Malaysia is threatening to end free trade talks with the United States if it is asked to break an energy development deal with Iran.
Malaysia's prime minister Abdullah Badawi rejects US pressure
A US legislator has raised concerns about Malaysia's $16bn (£8bn) deal to develop Iranian gas fields and build liquefied natural gas plants there.
The US is Malaysia's biggest trading partner and free trade talks between them began in June last year.
Malaysia's prime minister says he will not bow to pressure from Washington.
Pressure on Iran
The US is trying to put pressure on Iran to end a nuclear programme that it claims is aimed at developing nuclear weapons.

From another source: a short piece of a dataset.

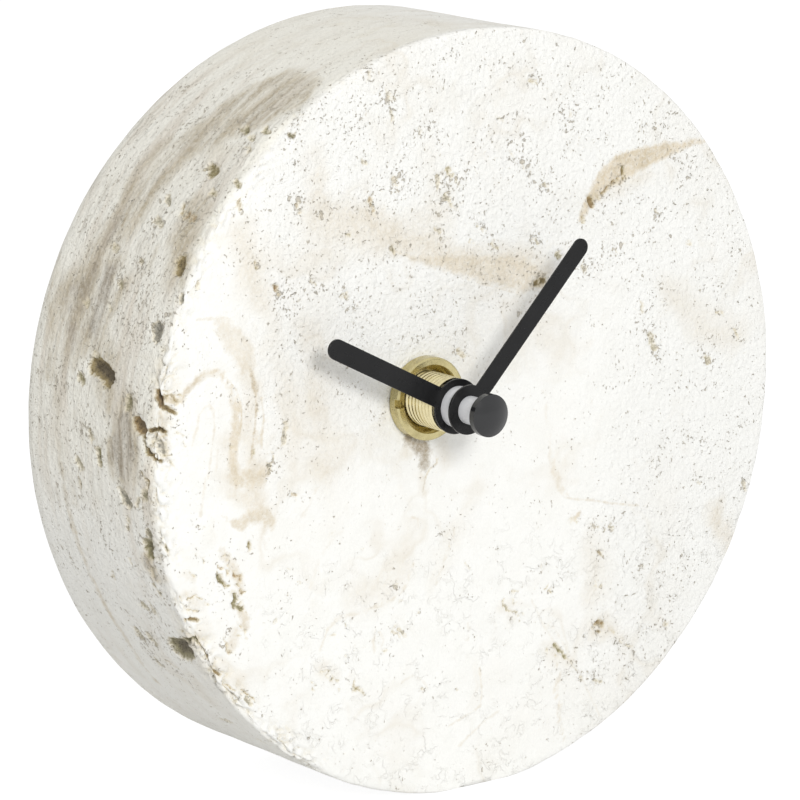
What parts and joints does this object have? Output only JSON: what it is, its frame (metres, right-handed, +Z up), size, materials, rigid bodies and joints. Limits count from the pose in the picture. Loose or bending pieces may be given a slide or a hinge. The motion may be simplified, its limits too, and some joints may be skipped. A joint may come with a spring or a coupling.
{
  "type": "table clock",
  "caption": "Round stone table clock with a plain face, an off-centre brass fixing nut, two black baton hands and a quartz movement in a pocket at the back.",
  "frame": {"origin": "centre of the flat foot under the drum, at half its depth", "axes": "+Z up, -Y out of the front face towards the viewer, +X to the right as seen from the front"},
  "size_m": [0.11, 0.0511, 0.1094],
  "materials": {
    "travertine": "honed, pitted",
    "washer_rubber": "matte",
    "nut_brass": "worn satin",
    "tube_brass": "satin",
    "case_plastic": "moulded",
    "cover_plastic": "fine texture",
    "knob_plastic": "moulded",
    "screw_steel": "satin",
    "plate_plastic": "moulded",
    "wheel_plastic": "moulded",
    "pipe_plastic": "satin moulded",
    "magnet_ferrite": "matte",
    "soft_iron": "stamped",
    "bobbin_plastic": "moulded",
    "winding_copper": "enamelled",
    "board": "lacquered",
    "chip_resin": "cured drop",
    "crystal_can": "drawn",
    "contact_steel": "nickel plated",
    "cell_wrap": "plain wrapper",
    "hand_lacquer": "satin black",
    "cap_lacquer": "semi-gloss black"
  },
  "bodies": {
    "clock_body": {"stone_body": "travertine", "rubber_washer": "washer_rubber", "fixing_nut": "nut_brass", "threaded_tube": "tube_brass", "movement_case": "case_plastic", "back_cover": "cover_plastic", "cover_screws": "screw_steel", "middle_plate": "plate_plastic", "rear_bridge": "plate_plastic", "bridge_screws": "screw_steel", "stator": "soft_iron", "coil_core": "soft_iron", "coil_bobbin": "bobbin_plastic", "coil_winding": "winding_copper", "circuit_board": "board", "chip_cover": "chip_resin", "quartz_crystal": "crystal_can", "contact_plus": "contact_steel", "contact_minus": "contact_steel", "battery": "cell_wrap"},
    "minute": {"minute_hand": "hand_lacquer", "minute_pipe": "pipe_plastic"},
    "hour": {"hour_hand": "hand_lacquer", "hour_wheel": "pipe_plastic"},
    "reverser": {"reverser_wheel": "wheel_plastic"},
    "setting": {"setting_gear": "wheel_plastic", "setting_knob": "knob_plastic"},
    "second": {"second_wheel": "wheel_plastic", "centre_cap": "cap_lacquer"},
    "drive": {"drive_wheel": "wheel_plastic"},
    "third": {"third_wheel": "wheel_plastic"},
    "intermediate": {"intermediate_wheel": "wheel_plastic"},
    "rotor": {"rotor_pinion": "wheel_plastic", "rotor_magnet": "magnet_ferrite"}
  },
  "joints": [
    {"name": "minute_turn", "type": "hinge", "parent": "clock_body", "child": "minute", "pos_m": [-0.00975, 0, 0.05838], "axis": [0, 1, 0], "continuous": true},
    {"name": "hour_turn", "type": "hinge", "parent": "clock_body", "child": "hour", "pos_m": [-0.00975, 0, 0.05838], "axis": [0, 1, 0], "continuous": true},
    {"name": "reverser_turn", "type": "hinge", "parent": "clock_body", "child": "reverser", "pos_m": [-0.02014, 0, 0.06438], "axis": [0, 1, 0], "continuous": true},
    {"name": "setting_turn", "type": "hinge", "parent": "clock_body", "child": "setting", "pos_m": [-0.02442, 0, 0.05263], "axis": [0, 1, 0], "continuous": true},
    {"name": "second_turn", "type": "hinge", "parent": "clock_body", "child": "second", "pos_m": [-0.00975, 0, 0.05838], "axis": [0, 1, 0], "continuous": true},
    {"name": "drive_turn", "type": "hinge", "parent": "clock_body", "child": "drive", "pos_m": [-0.00975, 0, 0.05838], "axis": [0, 1, 0], "continuous": true},
    {"name": "third_turn", "type": "hinge", "parent": "clock_body", "child": "third", "pos_m": [-0.00326, 0, 0.06487], "axis": [0, 1, 0], "continuous": true},
    {"name": "intermediate_turn", "type": "hinge", "parent": "clock_body", "child": "intermediate", "pos_m": [-0.01849, 0, 0.06156], "axis": [0, 1, 0], "continuous": true},
    {"name": "rotor_turn", "type": "hinge", "parent": "clock_body", "child": "rotor", "pos_m": [-0.01976, 0, 0.06874], "axis": [0, 1, 0], "continuous": true}
  ],
  "couplings": [
    {"joint": "hour_turn", "follows": "minute_turn", "ratio": 0.083333},
    {"joint": "reverser_turn", "follows": "minute_turn", "ratio": -0.33333},
    {"joint": "setting_turn", "follows": "minute_turn", "ratio": 0.85714},
    {"joint": "rotor_turn", "follows": "second_turn", "ratio": 30},
    {"joint": "intermediate_turn", "follows": "second_turn", "ratio": -5},
    {"joint": "third_turn", "follows": "second_turn", "ratio": -0.13333},
    {"joint": "drive_turn", "follows": "second_turn", "ratio": 0.016667}
  ]
}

Iran claims that it is only trying to generate nuclear energy.
Iran's president visited Malaysia last August
Concerns about trade between Malaysia and Iran were raised by Tom Lantos, chair of the US House of Representatives Foreign Affairs Committee.
But with a fifth round of trade talks between the US and Malaysia scheduled for later this month, Malaysian leaders warned they wouldn't allow its commercial relationship with Iran to impinge on negotiations.
"We reject the pressure being inflicted upon us... Do not bring any political matters into trade", state news agency Bernama quoted Abdullah Badawi as saying.
The two sides are under pressure to conclude the treaty because President George W Bush's fast-track authority on trade deals, through which he can ask Congress to conduct a single vote on any treaty without making amendments, expires at the end of June.